There’s a lot to recommend about 2022’s Tár: Cate Blanchett is in every scene,1 evocative and spooky sound design, formal rigour, a perfect ending.
Prior to Tár director Todd Field only made two (also great) features: In The Bedroom (2001) and Little Children (2006). It’s been a while since I’ve seen either, but I remember them as fairly straightforward experiences. By contrast Tár is elliptical, by which I mean the movie skips around and invites us to fill in gaps and create meaning for ourselves.
The film opens with our anti-hero, Lydia Tár, interviewed about the nature of her work as a conductor, which is, as she puts it, to work with time. Movies, famously, do this as well. Andre Tarkovsky called his book on film Sculpting With Time. (Tár…Tarkovsky…it can’t be a coincidence!) A film editor’s primary responsibility is deciding when things happen, and movies, unlike novels, require a total submission to the pace the editor sets. We all watch a movie at the same speed, whereas a novel or even a poem is experienced at each reader’s peculiar rate.

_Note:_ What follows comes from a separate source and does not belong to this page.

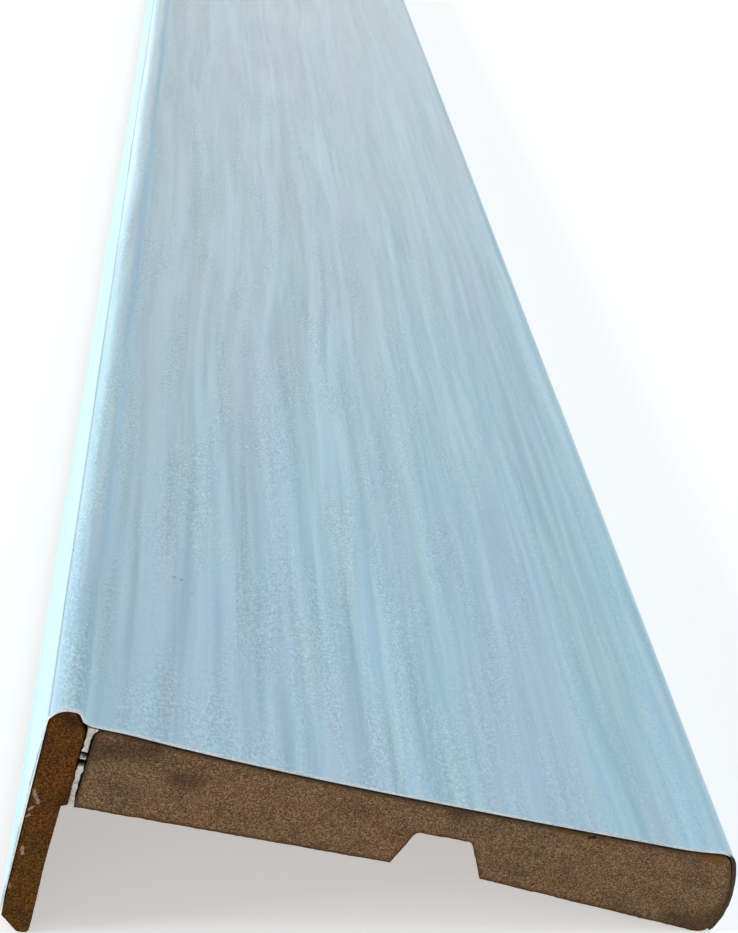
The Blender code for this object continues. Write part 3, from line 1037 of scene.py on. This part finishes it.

In Tár, Field sculpts with time more ostentatiously than the average mainstream American director, slowing it down through long, static shots and the aforementioned interview that goes on at some length, or jumping past events other filmmakers might dramatize. Field even rolls the full credits right off the top, which in the era of the ‘skip credits’ button comes off as an audacious delay. All this playing with time is disorienting but pleasurably so, like a particularly evocative dream.
As someone with a long-standing interest in, for lack of a better term, art movies, I’m used to varying amounts of disorientation. I think cinematic ellipses, or narrative gaps, are commonly deployed in these types of films because they provide the audience with opportunities for both interpretation and imagination. Commercial narrative art generally avoids relying on either of these things, because they are forms of intellectual work and many people find that work difficult and off-putting. And if you’re tired and looking to be soothed or distracted, it certainly can be! But this kind of participation in the creation of meaning can also be one of the great pleasures of art. It gives you something to think and talk about, and provides grist for secondary texts like this one. More simplistic forms of storytelling, if they’re done well, provide immediate pleasure but leave you with nothing to do, during or after the experience of consuming them. (No shade to simplicity—it has its place and I genuinely love a good comedy, mystery, thriller, adventure, etc.).
“The dream is that there's going to be enough room for anyone to come in and be the final filmmaker. I’d love to hear when people attack the film for their own reasons. That interests me too. There’s no wrong way to read the film. The film is meant to inspire as ferocious or as superfluous speculation as possible, or opinions as possible because that is the only intent behind it.” (Todd Field, from this interview with Vanity Fair)
Tár has caught the commentariat’s imagination. I’ve seen many, many essays and posts that attempt to fill in the missing pieces of the film. Give ‘Tár ending’ a Google and you’ll see what I mean. A similar but distinct process happens with “puzzle” shows like Westworld or Lost, as fandoms parse clues from each episode on social media. The distinction is that these shows operate under the idea of there being a solution, as opposed to movies like Tàr, which cannot be solved, only interpreted.
I don’t believe there’s a way to correctly or accurately interpret a work of art, though some interpretations are certainly more convincing than others. Is Lydia Tár dead or in some kind of dream-state for the final third of the movie? I don’t think so, but it’s nice to finally have a movie that allows for those kinds of big (if clichéd) interpretive swings.
David Lynch, who I love, refuses to ever explain anything about his movies. In Catching the Big Fish, his wonderful book on creativity and (less interestingly) transcendental meditation, there’s a brief chapter where he admits, re: a symbolic blue key prominently featured in Mulholland Drive, that he has no idea what it means. In other words, movies can also be open to interpretation for the creators themselves. This kind of openness to meaning used to be more common in mainstream adult filmmaking,2 and in storytelling more generally. Movies like Tár are a rare thing at the multiplex, and I’m so grateful that Field, who’s been paying his bills directing commercials for the past 16 years, had the opportunity to make it.
Maybe not every scene, but it certainly feels that way.
I keep emphasizing ‘mainstream’ and ‘American’ because film festivals and streaming services are full of independent and foreign films that go much farther than Tár in their demands on audiences’ patience and interpretive ability. I watched two Tarkovsky movies last year, and both felt like exercises in endurance. Tár, by contrast, is genuinely a fun, thrilling watch. It even has some big laughs!